Only in the moment when everything that we know is overturned, can we see the world from a true perspective, in a context of Oneness and as a manifestation of the Divine will. In the moment when self-preoccupation ceases, we become vessels for something much greater. "As clay in the potter's hand, so are you in My hand, O house of Israel" (Jeremiah 18:6). From this higher vantagepoint, life's purpose is to invest all creation with G-d's Glory, and to promote unity among all its components. This knowledge is not separate from G-d, but Divinity itself, it is the very life of creation.
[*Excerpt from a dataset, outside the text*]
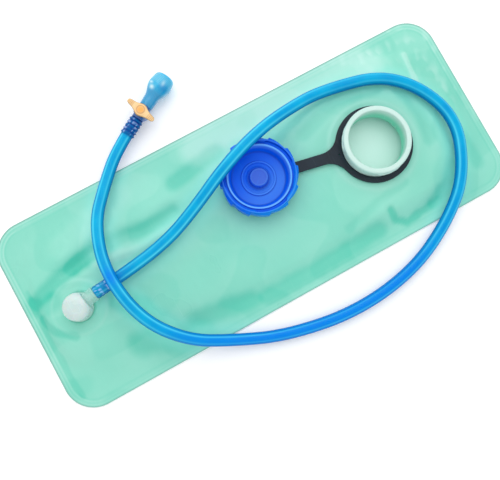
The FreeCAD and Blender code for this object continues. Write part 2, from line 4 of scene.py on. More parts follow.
import bmesh
import bpy
import numpy as np
from mathutils import Matrix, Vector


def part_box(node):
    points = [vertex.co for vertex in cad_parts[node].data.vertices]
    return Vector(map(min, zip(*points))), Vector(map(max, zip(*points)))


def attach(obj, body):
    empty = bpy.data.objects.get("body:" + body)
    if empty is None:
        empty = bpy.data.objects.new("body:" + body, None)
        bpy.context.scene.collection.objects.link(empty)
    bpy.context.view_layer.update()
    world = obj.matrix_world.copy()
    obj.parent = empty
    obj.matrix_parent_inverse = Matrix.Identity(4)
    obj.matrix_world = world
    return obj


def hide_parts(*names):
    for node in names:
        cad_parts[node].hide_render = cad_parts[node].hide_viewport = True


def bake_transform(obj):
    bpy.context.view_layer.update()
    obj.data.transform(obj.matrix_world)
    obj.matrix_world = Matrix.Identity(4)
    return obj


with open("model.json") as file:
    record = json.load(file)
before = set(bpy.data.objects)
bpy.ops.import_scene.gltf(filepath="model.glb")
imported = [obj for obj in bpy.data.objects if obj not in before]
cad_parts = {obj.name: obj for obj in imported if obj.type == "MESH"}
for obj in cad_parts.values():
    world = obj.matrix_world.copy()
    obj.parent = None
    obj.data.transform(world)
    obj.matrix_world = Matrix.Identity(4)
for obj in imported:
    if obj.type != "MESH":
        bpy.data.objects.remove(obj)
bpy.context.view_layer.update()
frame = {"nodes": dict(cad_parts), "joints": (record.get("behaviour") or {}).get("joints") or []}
print("frame loaded")

# Piece dictionaries are in millimetres and degrees; meshes are written in metres.
millimetre = 0.001

joints = {joint["name"]: joint for joint in frame["joints"]}


def middle(node):
    low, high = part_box(node)
    return (np.array(low) + np.array(high)) / 2 / millimetre


def heading(start, end):
    # direction in plan from one point to another, in radians from +X
    return math.atan2(end[1] - start[1], end[0] - start[0])


neckSpot = np.array(joints["tether_swivel"]["pos_m"]) / millimetre
capSpot = np.array(joints["cap_spin"]["pos_m"]) / millimetre
valveSpot = np.array(joints["shutoff_turn"]["pos_m"]) / millimetre
outletSpot = middle("port_seal")
connectorSpot = middle("connector_seal")
strapHeading = heading(neckSpot, capSpot)
outletHeading = heading(outletSpot, connectorSpot)


# shapes used by every piece
def smooth(low, high, value):
    # 0 below low, 1 above high, eased in between: 3t^2 - 2t^3
    share = np.clip((value - low) / (high - low), 0, 1)
    return share * share * (3 - 2 * share)


def bell(value, width):
    # 1 at 0, falling off both ways: e to the minus (value / width) squared
    return np.exp(-((value / width) ** 2))


def swell(x, y, seed, count, shortest, longest):
    # soft unevenness: a sum of sine waves in seeded directions, each bent a little by the one before
    draw = np.random.default_rng(seed)
    total = np.zeros_like(x)
    for _ in range(count):
        way, wave, phase = draw.uniform(0, np.pi), draw.uniform(shortest, longest), draw.uniform(0, 6.28)
        across = x * np.cos(way) + y * np.sin(way)
        total += np.sin(2 * np.pi * (across + 6 * total) / wave + phase) / count
    return total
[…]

And so, Rabbi Yosef, the son of Rabbi Yehoshua ben Levi, saw an upside-down world -- a clear world -- from a perspective very different than our own. But only when he died to the fiction of this present reality as the center of existence. Only when we can die to this world, as did R. Yosef, can we behold a true picture of reality. Then, one is freed from the self as dictator of meaning, to become a vessel for the Holy One -- knowing ourselves as we are known from Above. As the verse says, "Every one that is called by My Name; I have created him for My Glory; I have formed him, yea I have made him" (Isaiah 43:7).